Exercise :: From the first line of the data below, copy each line up to the one containing "import math", and include that line too.

.....

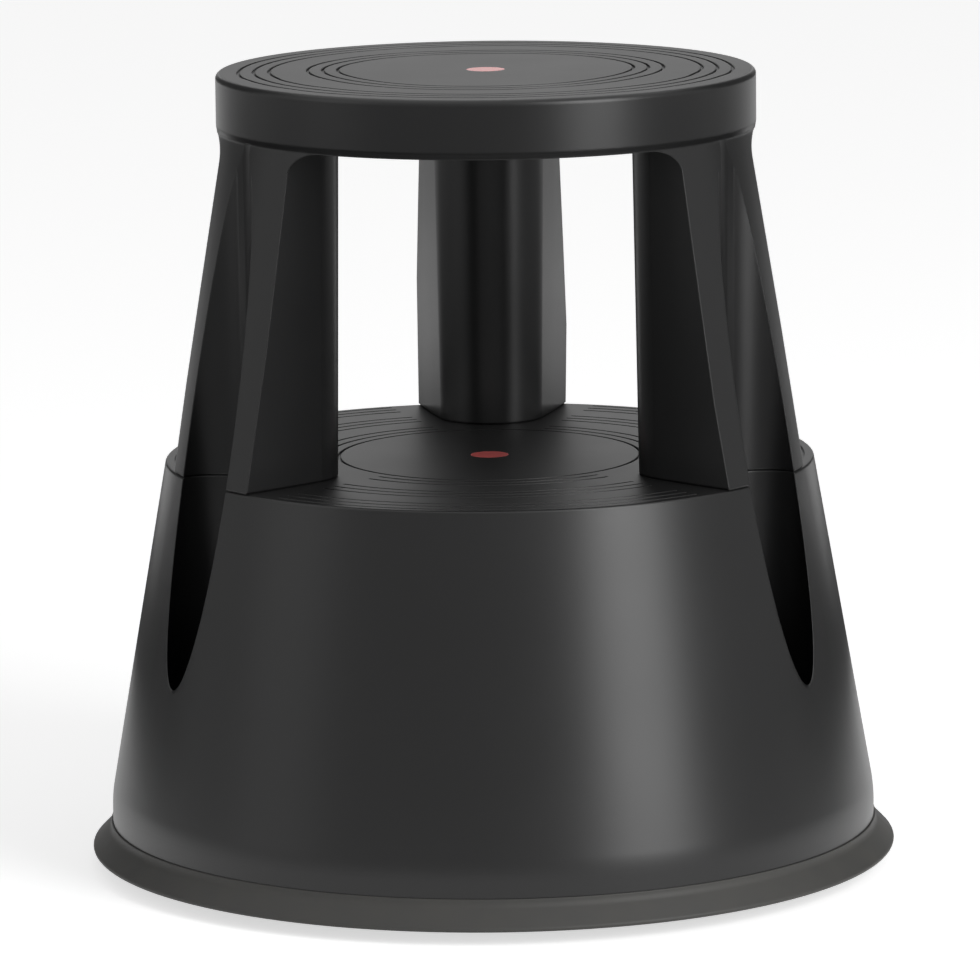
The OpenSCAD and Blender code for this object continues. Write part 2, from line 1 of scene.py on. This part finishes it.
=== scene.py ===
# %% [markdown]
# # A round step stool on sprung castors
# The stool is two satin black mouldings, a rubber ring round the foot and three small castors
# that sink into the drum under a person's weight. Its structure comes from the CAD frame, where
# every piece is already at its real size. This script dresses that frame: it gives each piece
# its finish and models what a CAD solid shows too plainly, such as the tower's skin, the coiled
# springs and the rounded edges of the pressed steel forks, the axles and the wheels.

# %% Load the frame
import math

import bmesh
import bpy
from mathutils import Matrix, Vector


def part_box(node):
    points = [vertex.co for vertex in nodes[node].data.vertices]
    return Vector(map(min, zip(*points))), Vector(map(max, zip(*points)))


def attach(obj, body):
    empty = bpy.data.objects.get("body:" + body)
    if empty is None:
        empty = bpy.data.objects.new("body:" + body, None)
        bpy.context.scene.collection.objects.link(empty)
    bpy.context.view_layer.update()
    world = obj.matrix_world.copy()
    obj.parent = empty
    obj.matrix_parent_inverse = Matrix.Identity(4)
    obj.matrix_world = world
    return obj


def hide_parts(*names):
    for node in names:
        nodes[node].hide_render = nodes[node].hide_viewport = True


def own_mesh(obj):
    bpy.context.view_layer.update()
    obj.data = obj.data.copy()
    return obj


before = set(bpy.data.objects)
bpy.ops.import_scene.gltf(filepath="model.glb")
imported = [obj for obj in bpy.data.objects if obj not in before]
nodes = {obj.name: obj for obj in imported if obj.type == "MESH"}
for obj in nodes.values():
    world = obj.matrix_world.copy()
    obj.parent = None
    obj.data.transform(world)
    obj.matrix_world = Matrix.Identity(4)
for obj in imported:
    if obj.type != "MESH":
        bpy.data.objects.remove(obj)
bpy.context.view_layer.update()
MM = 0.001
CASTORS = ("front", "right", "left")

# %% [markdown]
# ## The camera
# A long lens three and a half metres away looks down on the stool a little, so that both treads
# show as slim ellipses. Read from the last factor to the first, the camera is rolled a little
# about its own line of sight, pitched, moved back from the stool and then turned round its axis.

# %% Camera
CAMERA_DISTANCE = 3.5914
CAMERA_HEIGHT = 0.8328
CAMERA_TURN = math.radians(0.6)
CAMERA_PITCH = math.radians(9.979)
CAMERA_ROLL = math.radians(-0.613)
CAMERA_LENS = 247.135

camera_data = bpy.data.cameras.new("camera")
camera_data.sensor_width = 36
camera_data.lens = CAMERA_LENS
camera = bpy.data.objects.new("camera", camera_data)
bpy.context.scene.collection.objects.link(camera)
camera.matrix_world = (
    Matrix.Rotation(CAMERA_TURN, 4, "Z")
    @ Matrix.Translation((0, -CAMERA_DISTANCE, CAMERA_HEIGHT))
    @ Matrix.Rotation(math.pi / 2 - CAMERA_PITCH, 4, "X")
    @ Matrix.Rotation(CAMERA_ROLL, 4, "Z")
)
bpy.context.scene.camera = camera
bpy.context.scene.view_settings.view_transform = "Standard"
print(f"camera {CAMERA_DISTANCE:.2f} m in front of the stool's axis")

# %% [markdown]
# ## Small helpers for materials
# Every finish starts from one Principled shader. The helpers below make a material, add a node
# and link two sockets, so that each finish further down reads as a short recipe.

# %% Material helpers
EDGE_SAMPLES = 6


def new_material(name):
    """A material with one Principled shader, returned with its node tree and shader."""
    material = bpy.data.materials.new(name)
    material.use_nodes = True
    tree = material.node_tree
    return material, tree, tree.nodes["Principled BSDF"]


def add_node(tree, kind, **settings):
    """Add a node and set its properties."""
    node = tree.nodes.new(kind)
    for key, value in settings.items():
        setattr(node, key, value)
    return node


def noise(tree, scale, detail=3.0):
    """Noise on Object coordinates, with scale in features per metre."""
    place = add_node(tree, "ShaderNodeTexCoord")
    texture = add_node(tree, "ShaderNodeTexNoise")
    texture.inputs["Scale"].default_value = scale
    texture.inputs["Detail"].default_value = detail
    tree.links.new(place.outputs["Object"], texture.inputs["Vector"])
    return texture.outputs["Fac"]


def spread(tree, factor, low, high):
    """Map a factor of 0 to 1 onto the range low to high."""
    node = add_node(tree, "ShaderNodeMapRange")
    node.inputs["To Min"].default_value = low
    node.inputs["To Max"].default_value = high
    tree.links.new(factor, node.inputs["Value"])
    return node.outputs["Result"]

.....

Response to the exercise ::
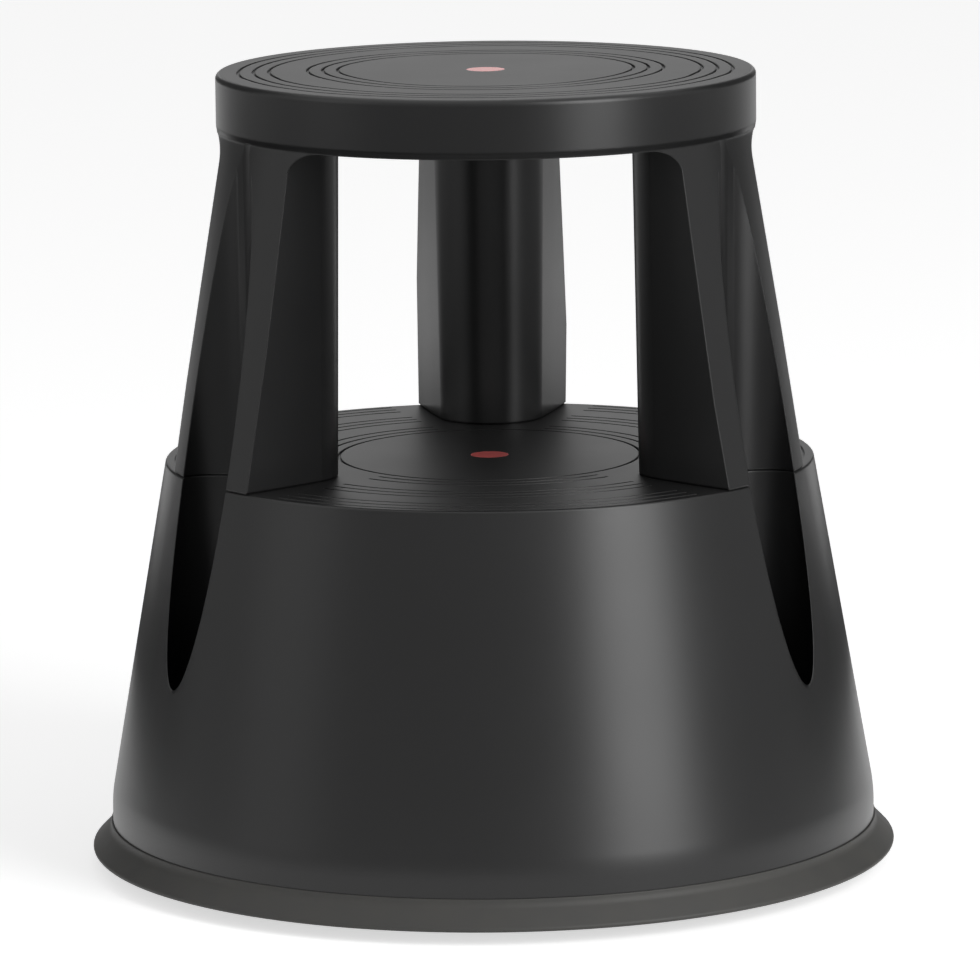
The OpenSCAD and Blender code for this object continues. Write part 2, from line 1 of scene.py on. This part finishes it.
=== scene.py ===
# %% [markdown]
# # A round step stool on sprung castors
# The stool is two satin black mouldings, a rubber ring round the foot and three small castors
# that sink into the drum under a person's weight. Its structure comes from the CAD frame, where
# every piece is already at its real size. This script dresses that frame: it gives each piece
# its finish and models what a CAD solid shows too plainly, such as the tower's skin, the coiled
# springs and the rounded edges of the pressed steel forks, the axles and the wheels.

# %% Load the frame
import math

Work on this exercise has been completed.